We installed censored rollup doors in our Barrel Room to avoid loss of cooling and humidification. Exterior rollup doors are enabled with remote controls to ensure maximum temperature and humidity efficiencies and ensure safety of employees and visitors.


Harnessing Nitrogen

Our on-site Nitrogen generator allows us to capture the naturally occurring inert gas we need to protect the wine from oxidization while in tank, while eliminating the need for rental tanks and gas-guzzling deliveries.


Redundant Systems

Our boiler system, compressed air and glycol systems run on a state-of-the-art technology which allows each function to run on two units. This redundancy allows one unit to “rest” while the other runs the operation. Not only is this an efficient use of the units, but it allows the equipment to run better, longer.


CO2 Sensors and Removal

CO2 is a naturally occurring biproduct of fermentation, and it’s dangerous to humans in high levels. Always-on sensors detect the volume of CO2 in the environment and when the levels are elevated trigger high-powered fans to turn on, exchanging the volume of air in the facility every 10 minutes.


"Stacked" fermenters

Custom-built double stack tanks were designed to maximize space and efficiency.
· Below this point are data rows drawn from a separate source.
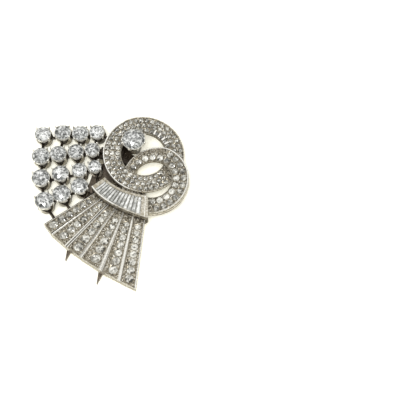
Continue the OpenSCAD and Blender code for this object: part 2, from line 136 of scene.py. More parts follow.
# Smallest grain, width of the cut round a small stone, and spread of the places of grains
GRAIN_R = 0.05
STONE_RIM = 0.025
JITTER = 0.05
CENTRE_C = np.array([4.4, 11.85])
CENTRE_D = 4.2
CENTRE_GIRDLE_Z = 6.5
CENTRE_BASE_Z = 2.6
CENTRE_TUBE_R = 1.38
CENTRE_CLAWS = 8

# Collar edges, each a curve of start, control and end points
COLLAR_TOP = np.array([(-0.6, 4.12), (1.83, 1.45), (7.18, 0.64)])
COLLAR_FOOT = np.array([(-3.06, 2.12), (-0.59, -1.38), (7.3, -3.93)])
COLLAR_Z = 5.2
COLLAR_FOOT_Z = 1.9
COLLAR_TOP_RAIL = 0.5
COLLAR_RAIL = 0.3
COLLAR_CHANNEL = 0.9
COLLAR_FIRST = 0.035
COLLAR_LAST = 0.9
BAGUETTES = 14
# Gap at each side of a step cut, as a share of the collar's length, and height of its edge
BAGUETTE_GAP = 0.007
BAGUETTE_Z = COLLAR_Z - 0.05
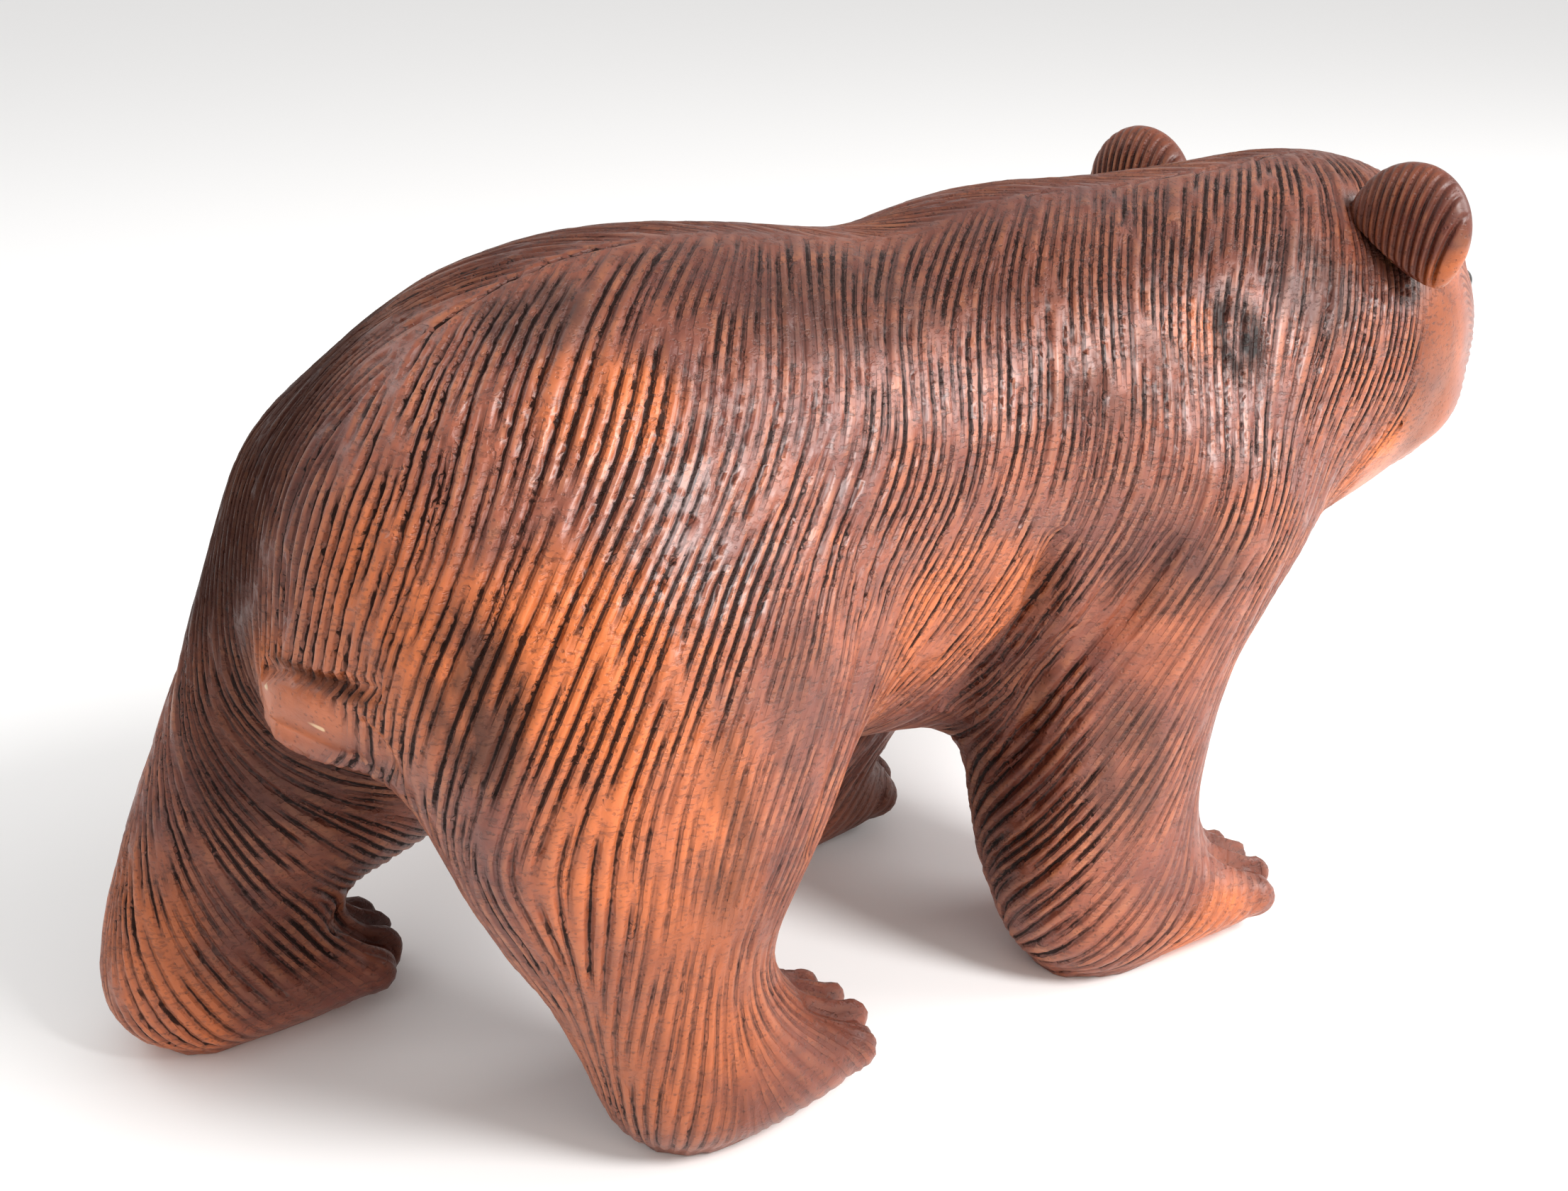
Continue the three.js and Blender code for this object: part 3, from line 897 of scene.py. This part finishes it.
# %% Where each point lies between two cuts
NEIGHBOURS = 14         # points of the cuts looked at around each point of the mesh
STAIN_TAKEN = (0.7, 1.0)    # how much of the stain a cut took, drawn between these
FULL_DEPTH = 0.95       # a cut this deep takes the whole stain
THROUGH = 3 * MM        # a cut farther off than this lies on the other face of thin wood
OTHER_SIDE = 0.15       # the next cut over lies at least this far past the point, in mm
NEXT_CUT = (0.6, 0.96)  # and between these shares of the pitch away


def mark_cuts(mesh, lines):
    """Stores each point's phase, a full turn from one cut to the next, and the cut's stain."""
    places, facing, along, stained, pitch = [], [], [], [], []
    for line in lines:
        taken = random.uniform(*STAIN_TAKEN)
        for i, (at, up, depth, gap) in enumerate(line):
            end = min(i, len(line) - 1 - i)
            places.append(at)
            facing.append(up)
            pitch.append(gap)
            along.append(line[min(i + 1, len(line) - 1)][0] - line[max(i - 1, 0)][0])
            stained.append(taken * min(1.0, depth / FULL_DEPTH) * min(1.0, (end + 1) / FADE))
    finder = KDTree(len(places))
    for i, at in enumerate(places):
        finder.insert(at, i)
    finder.balance()
    points = points_of(mesh)
    found = np.array([[hit[1] for hit in finder.find_n(point, NEIGHBOURS)] for point in points])
    first = found[:, 0]
    way, up = unit(np.array(along))[first], np.array(facing)[first]
    side = unit(np.cross(way, up))
    away = points[:, None] - np.array(places)[found]
    beside = np.einsum("pnk,pk->pn", away, side) / MM
    past = np.abs(np.einsum("pk,pk->p", away[:, 0], way))
    same_face = np.abs(np.einsum("pk,pk->p", away[:, 0], up)) < THROUGH
    # The next cut over is the nearest one that lies to the other side of the point.
    own_side = np.sign(beside[:, :1])
    other = np.where(own_side * beside < -OTHER_SIDE, np.abs(beside), np.inf).min(axis=1)
    here = np.array(pitch)[first]
    spacing = np.abs(beside[:, 0]) + np.clip(other, NEXT_CUT[0] * here, NEXT_CUT[1] * here)
    turn = np.clip(beside[:, 0] / spacing, -0.5, 0.5) * math.tau
    phase = np.stack([np.cos(turn), np.sin(turn), np.zeros(len(turn))], axis=1)
    mesh.attributes.new("phase", "FLOAT_VECTOR", "POINT").data.foreach_set(
        "vector", phase.astype(np.float32).ravel())
    keep(mesh, "cut", np.array(stained)[first] * np.clip(2 - past / STEP, 0, 1) * same_face)


# Stores the slate stain, the painted warm light, the painted shade with dark stain, and the nicks
# with painted sheen, on each point.
def store_stain_and_painted_light(mesh):
    points = points_of(mesh)
    keep(mesh, "painted_warm_light", over_patches(points, PAINTED_WARM_LIGHT_PATCHES, 0))
    keep(mesh, "slate", over_patches(points, SLATE_PATCHES, 0))
    keep(mesh, "dark", over_patches(points, PAINTED_SHADE_AND_DARK_STAIN_PATCHES, 0))
    keep(mesh, "nicks_and_sheen", over_patches(points, NICK_AND_SHEEN_PATCHES, NICKED_AND_SHEEN))


store_stain_and_painted_light(body.data)
mark_cuts(body.data, cuts)
worn_start, worn_end = (Vector(p) * MM for p in hug(tree_of(body.data), WORN_EDGE))
print("stain stored:", [attribute.name for attribute in body.data.attributes])

# %% Colours, and a material to start from
def linear(hex_colour):
    """An sRGB hex colour as linear RGBA."""
    parts = [int(hex_colour[i:i + 2], 16) / 255 for i in (1, 3, 5)]
    return [c / 12.92 if c <= 0.04045 else ((c + 0.055) / 1.055) ** 2.4 for c in parts] + [1.0]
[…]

We can not only customize each vineyard lots’ needs to the most appropriate size tank, but this tank layout enables us to synergize heating and cooling of tanks, while reducing overall water and chemical needs for sanitization.


Ozone Sanitization

We have a high-efficiency ozone generating machine. The use of this device dramatically reduces the need for chemical and water inputs.


High Tech Barrel Washing

Our brand-new computerized barrel washers use high pressure, low-flow heads which minimize water use while optimizing barrel cleanliness.  The washer uses a water reclamation system to recycle ozonated water.